Reproduce only the stretch of entries below that begins at the first line and ends at the line holding "on a pedestal.".

★ ★ ★

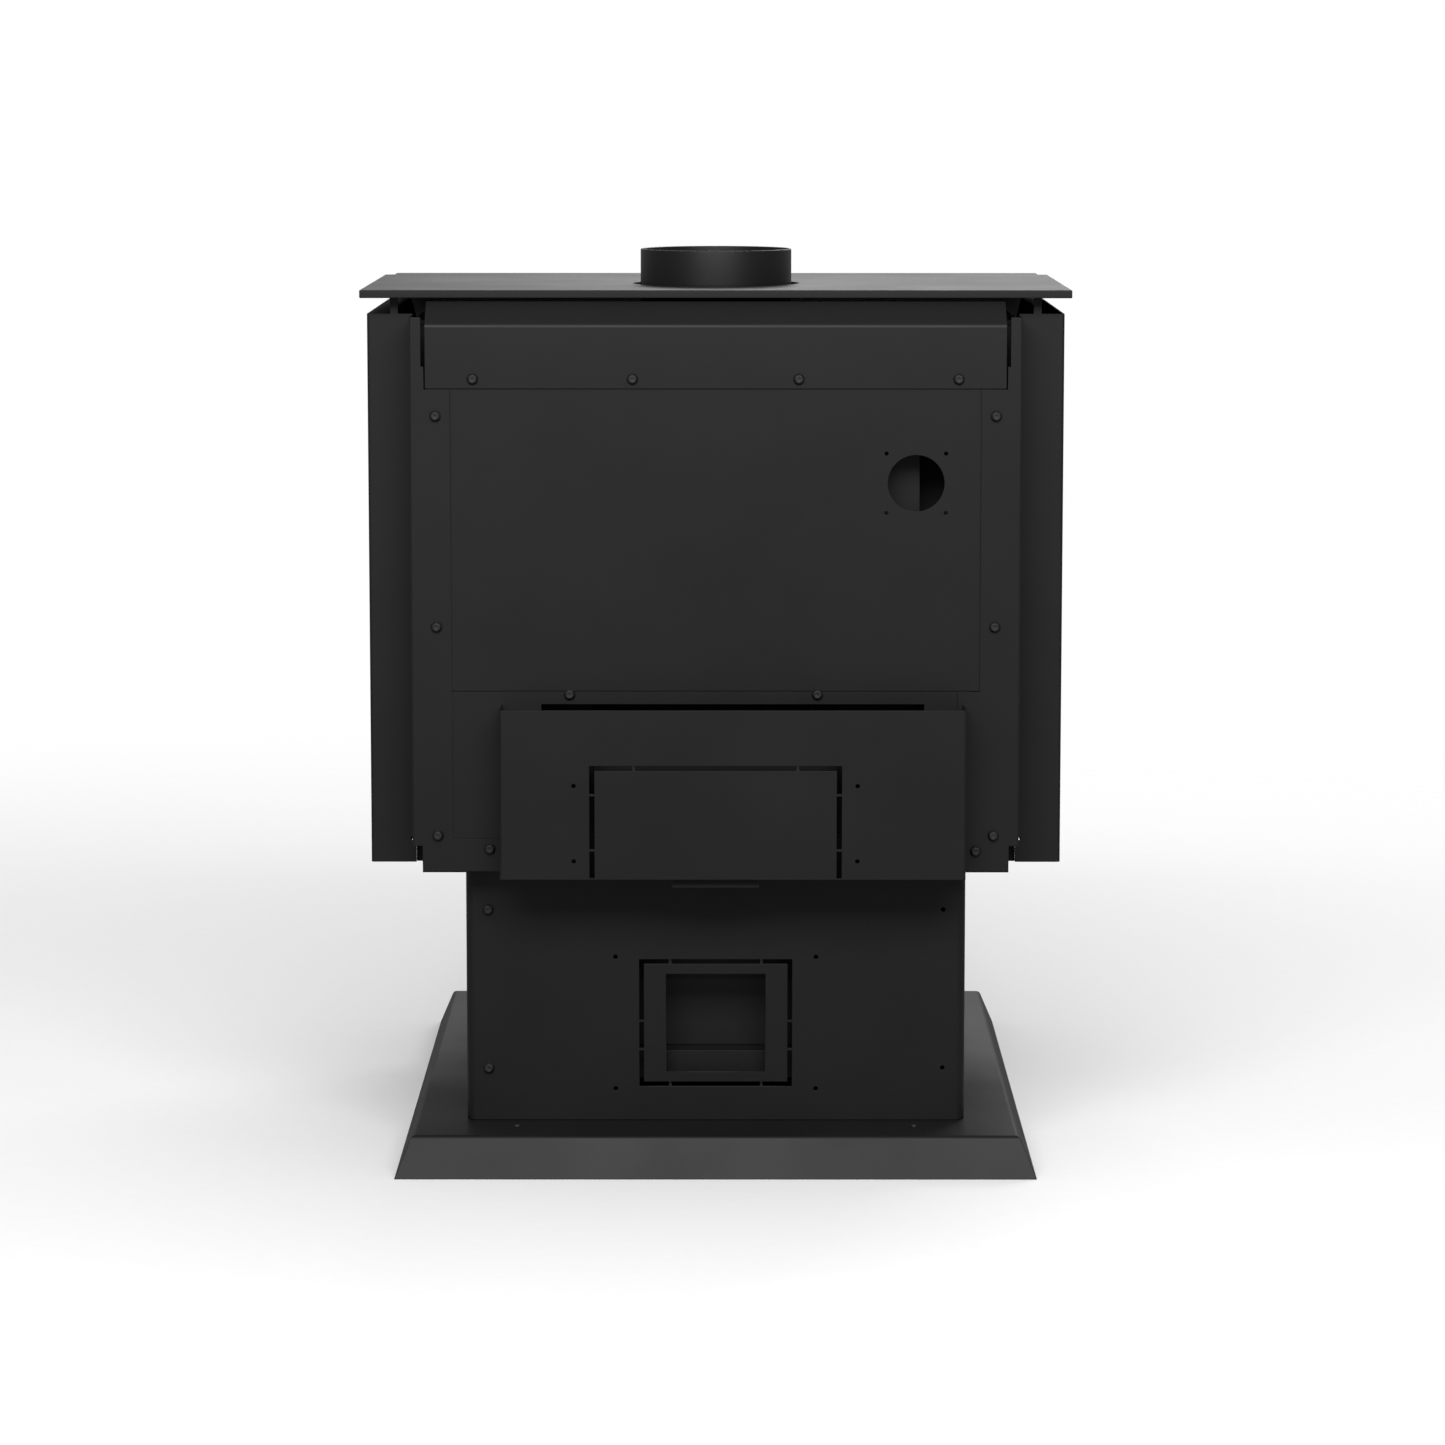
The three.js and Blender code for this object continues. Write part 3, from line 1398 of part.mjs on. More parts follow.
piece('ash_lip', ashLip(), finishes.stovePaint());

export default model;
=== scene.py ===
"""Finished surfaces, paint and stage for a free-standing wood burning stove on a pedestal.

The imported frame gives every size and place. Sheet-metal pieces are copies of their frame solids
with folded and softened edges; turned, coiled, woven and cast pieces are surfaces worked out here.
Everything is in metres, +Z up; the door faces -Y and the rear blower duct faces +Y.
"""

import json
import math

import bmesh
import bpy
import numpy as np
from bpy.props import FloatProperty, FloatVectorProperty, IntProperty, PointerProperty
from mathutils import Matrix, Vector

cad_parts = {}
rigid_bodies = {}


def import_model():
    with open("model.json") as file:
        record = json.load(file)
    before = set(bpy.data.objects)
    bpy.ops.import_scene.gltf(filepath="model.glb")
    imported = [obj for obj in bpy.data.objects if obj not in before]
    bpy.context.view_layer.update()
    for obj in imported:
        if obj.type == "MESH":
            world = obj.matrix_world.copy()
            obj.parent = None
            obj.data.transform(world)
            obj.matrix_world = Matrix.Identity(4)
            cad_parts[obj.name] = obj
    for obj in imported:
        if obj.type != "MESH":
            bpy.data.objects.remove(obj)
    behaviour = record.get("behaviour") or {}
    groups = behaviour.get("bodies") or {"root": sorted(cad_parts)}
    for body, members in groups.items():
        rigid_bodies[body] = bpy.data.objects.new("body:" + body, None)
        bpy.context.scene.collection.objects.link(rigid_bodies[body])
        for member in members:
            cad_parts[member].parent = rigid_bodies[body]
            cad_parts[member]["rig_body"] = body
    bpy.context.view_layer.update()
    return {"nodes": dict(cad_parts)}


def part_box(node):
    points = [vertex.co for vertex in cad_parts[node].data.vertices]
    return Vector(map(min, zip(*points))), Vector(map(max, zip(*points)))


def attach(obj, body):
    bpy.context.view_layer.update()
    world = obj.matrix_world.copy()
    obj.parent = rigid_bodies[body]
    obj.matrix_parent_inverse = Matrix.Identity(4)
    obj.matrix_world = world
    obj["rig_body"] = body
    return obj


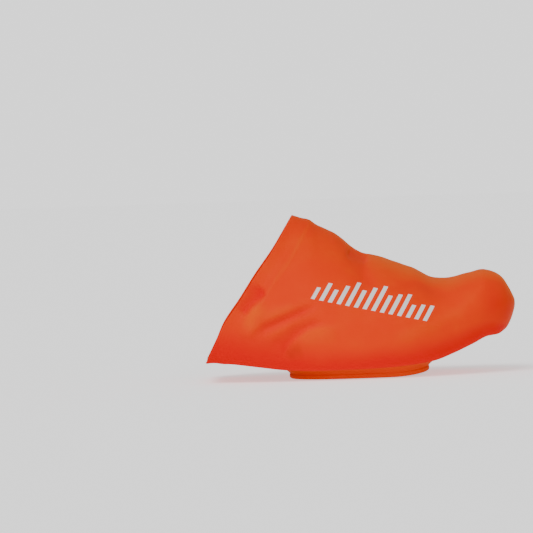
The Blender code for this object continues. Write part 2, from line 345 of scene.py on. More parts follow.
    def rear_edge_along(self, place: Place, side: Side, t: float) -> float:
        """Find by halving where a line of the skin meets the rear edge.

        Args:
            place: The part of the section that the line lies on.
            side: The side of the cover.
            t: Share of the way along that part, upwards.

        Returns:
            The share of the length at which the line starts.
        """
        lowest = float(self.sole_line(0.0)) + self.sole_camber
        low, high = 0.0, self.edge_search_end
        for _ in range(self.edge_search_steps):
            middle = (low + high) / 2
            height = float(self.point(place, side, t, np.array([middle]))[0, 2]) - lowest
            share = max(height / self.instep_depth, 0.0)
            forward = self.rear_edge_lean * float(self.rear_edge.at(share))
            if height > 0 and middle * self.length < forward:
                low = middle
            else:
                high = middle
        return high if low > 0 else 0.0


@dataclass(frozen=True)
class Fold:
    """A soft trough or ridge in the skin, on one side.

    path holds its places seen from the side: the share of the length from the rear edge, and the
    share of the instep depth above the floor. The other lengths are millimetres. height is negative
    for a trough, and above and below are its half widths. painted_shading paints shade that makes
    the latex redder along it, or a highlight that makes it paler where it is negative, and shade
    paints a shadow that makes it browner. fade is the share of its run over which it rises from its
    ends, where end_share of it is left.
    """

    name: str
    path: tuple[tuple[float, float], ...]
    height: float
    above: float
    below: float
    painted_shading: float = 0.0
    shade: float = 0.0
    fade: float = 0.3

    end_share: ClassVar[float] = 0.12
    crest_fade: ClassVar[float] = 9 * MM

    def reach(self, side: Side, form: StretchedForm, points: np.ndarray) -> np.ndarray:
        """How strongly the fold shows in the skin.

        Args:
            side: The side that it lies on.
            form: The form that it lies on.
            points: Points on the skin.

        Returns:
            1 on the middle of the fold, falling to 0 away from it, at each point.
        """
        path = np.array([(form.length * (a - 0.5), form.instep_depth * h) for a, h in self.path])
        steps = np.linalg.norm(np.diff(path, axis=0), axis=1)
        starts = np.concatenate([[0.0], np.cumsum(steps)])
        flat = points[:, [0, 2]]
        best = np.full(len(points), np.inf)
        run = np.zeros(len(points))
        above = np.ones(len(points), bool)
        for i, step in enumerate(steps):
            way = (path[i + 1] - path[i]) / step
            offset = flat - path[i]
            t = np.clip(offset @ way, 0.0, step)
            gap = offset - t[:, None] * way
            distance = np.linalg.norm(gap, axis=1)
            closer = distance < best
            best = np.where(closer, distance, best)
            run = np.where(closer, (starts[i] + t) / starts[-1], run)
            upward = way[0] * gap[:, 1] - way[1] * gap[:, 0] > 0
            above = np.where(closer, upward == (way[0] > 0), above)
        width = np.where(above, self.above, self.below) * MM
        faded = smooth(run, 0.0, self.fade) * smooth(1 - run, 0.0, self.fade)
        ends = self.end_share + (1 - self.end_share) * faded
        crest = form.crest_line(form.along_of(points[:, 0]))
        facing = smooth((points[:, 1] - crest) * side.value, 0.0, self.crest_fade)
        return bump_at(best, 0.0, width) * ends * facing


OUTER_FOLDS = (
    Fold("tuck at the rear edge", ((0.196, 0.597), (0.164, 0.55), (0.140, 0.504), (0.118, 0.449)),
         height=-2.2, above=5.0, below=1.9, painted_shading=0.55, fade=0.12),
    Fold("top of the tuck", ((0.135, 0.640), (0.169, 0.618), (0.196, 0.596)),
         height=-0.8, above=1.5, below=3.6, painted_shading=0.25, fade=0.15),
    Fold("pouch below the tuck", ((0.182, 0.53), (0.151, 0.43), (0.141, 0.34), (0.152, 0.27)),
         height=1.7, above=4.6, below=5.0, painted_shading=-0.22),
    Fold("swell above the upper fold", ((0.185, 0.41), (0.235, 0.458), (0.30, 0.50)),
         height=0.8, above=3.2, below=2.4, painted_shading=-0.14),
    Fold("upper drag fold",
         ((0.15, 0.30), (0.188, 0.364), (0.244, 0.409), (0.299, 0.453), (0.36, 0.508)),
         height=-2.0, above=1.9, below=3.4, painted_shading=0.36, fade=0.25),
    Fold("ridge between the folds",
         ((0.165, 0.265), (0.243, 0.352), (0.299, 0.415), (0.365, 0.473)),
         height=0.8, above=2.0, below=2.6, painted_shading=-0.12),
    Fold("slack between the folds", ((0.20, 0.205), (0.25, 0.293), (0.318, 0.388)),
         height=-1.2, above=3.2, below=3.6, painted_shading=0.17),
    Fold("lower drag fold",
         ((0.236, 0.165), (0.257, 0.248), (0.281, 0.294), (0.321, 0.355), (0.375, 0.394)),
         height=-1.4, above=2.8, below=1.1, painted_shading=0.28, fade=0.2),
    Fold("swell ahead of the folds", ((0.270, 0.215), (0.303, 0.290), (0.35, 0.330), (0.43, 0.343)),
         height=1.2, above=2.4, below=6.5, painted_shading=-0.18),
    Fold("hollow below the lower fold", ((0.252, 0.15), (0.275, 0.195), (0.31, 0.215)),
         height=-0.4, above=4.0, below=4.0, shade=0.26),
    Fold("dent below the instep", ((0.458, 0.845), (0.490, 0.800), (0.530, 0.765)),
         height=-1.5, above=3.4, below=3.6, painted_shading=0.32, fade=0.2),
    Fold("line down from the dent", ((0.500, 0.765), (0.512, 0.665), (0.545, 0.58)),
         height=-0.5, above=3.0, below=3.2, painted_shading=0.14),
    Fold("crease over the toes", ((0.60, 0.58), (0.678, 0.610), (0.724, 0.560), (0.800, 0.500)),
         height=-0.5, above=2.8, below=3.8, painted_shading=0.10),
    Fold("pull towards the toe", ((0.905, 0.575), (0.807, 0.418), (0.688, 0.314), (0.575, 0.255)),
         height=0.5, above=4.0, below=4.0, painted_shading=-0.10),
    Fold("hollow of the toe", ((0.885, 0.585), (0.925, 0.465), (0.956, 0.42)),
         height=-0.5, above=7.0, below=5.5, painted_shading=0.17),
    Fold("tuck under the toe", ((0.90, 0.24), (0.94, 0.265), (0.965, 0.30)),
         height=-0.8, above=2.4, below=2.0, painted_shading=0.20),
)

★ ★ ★

=== THE REPLY ===
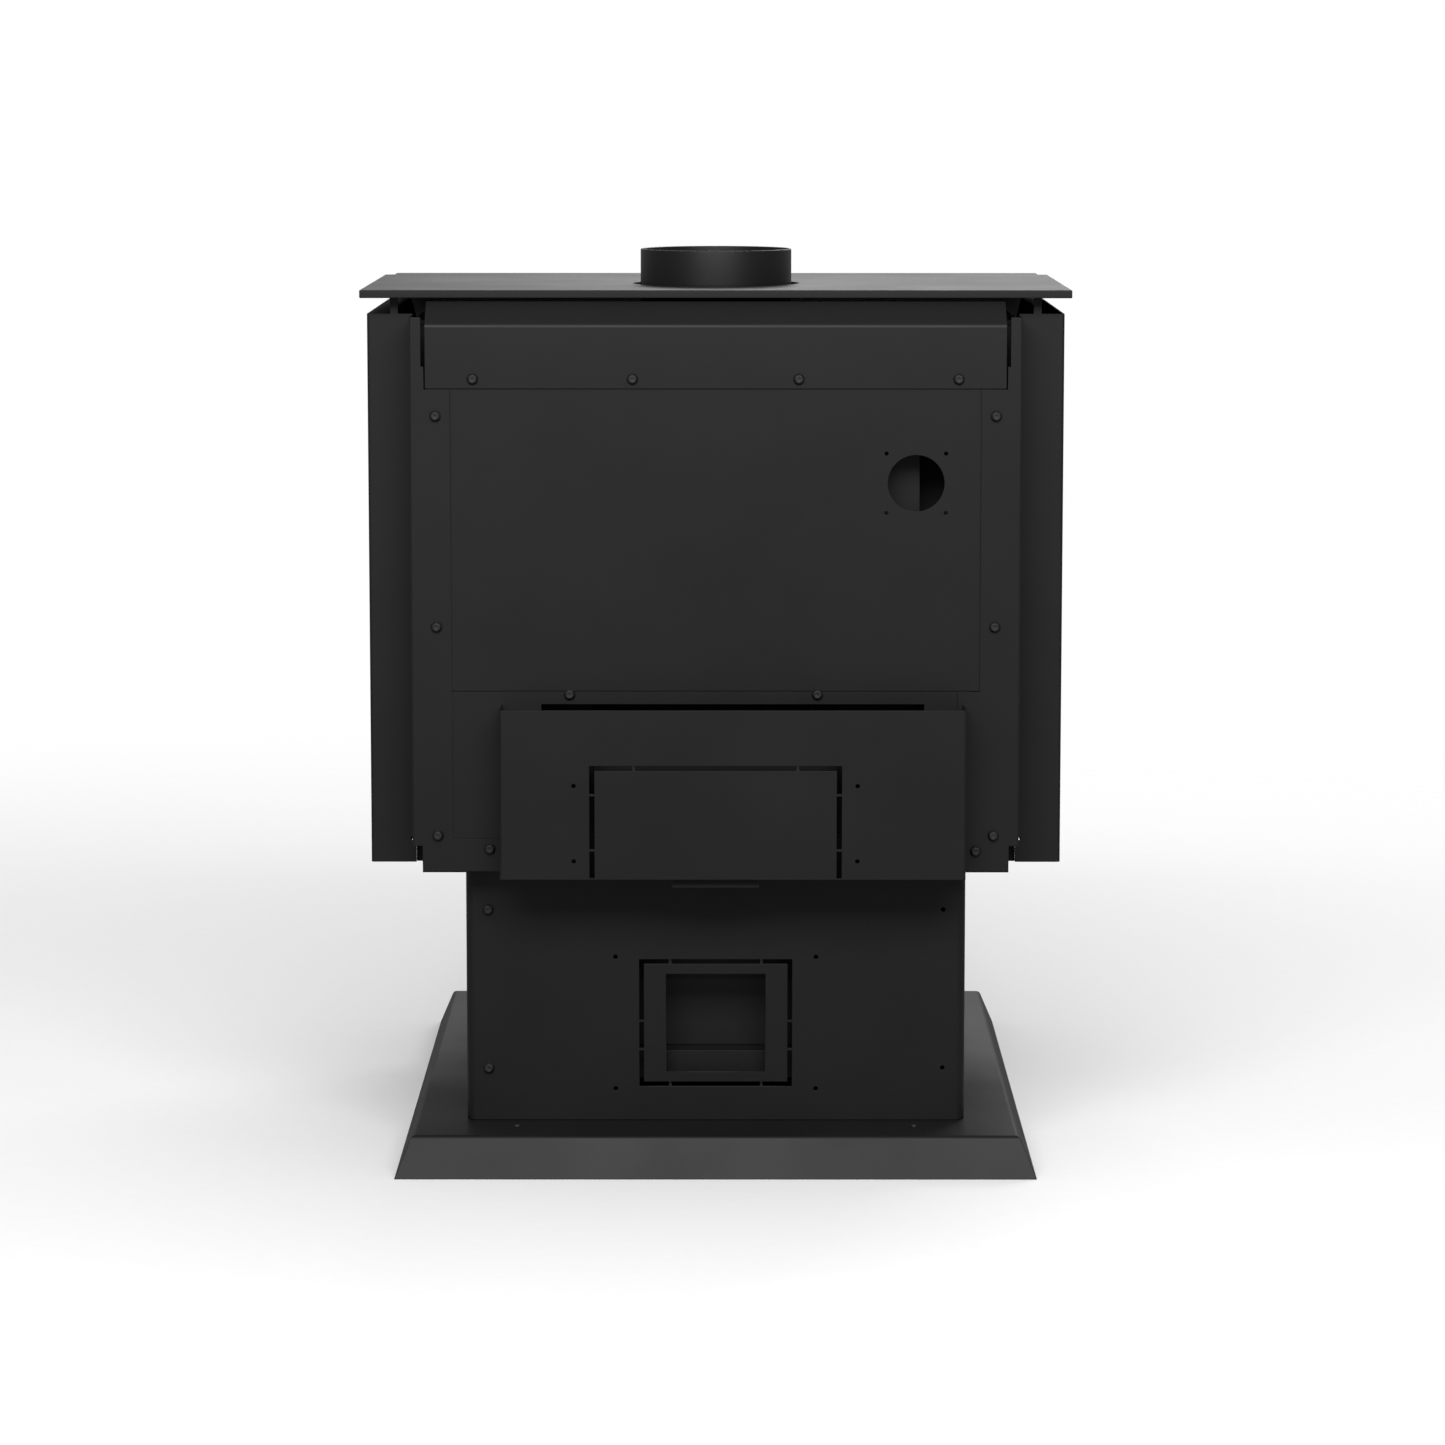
The three.js and Blender code for this object continues. Write part 3, from line 1398 of part.mjs on. More parts follow.
piece('ash_lip', ashLip(), finishes.stovePaint());

export default model;
=== scene.py ===
"""Finished surfaces, paint and stage for a free-standing wood burning stove on a pedestal.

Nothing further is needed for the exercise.